DAISYTOWN – Karen Krilosky loves to garden and has planted a vegetable garden for years, planting seeds and reaping what she planted. In spring, Krilosky bought a pack of bush cucumber seeds planning to pickle her harvest. The pack cost less than $2, just ordinary seeds, expected to grow a plant less than three feet in diameter. And then they started to grow. And grow. And grow.

“They just took off. They’re halfway down my yard,” Krilosky said of the bushy, six-foot-long plants. “They’re really bushy and they’re really long.”

The second clue that they weren’t normal picklers was the cucumbers themselves.

Forget oblong and green like the one’s on the package.
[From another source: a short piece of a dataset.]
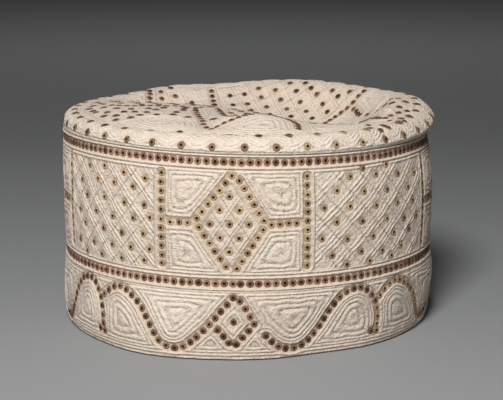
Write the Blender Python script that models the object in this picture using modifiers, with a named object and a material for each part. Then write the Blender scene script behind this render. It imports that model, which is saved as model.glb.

Krilosky’s cukes are round and lemon yellow, with melon-like markings on the outside.

A little computer research showed that they might be dosakai cucumbers, generally found in Asia and India, but further research showed that the dosakai should have reddish seeds and her cucumber seeds look like regular cucumber seeds, apparently what led to the mix up at the packaging company to start with.

The plants are apparently lemon cucumbers, often sold as heirloom seeds for about twice the price Krilosky paid. The lemon cucumbers are said to be an excellent pickling cucumber and a good producer.

“I love them, and they’re easier to digest,” Krilosky said. “They’re going to be popular next year. I gave a lot of them away for seeds.”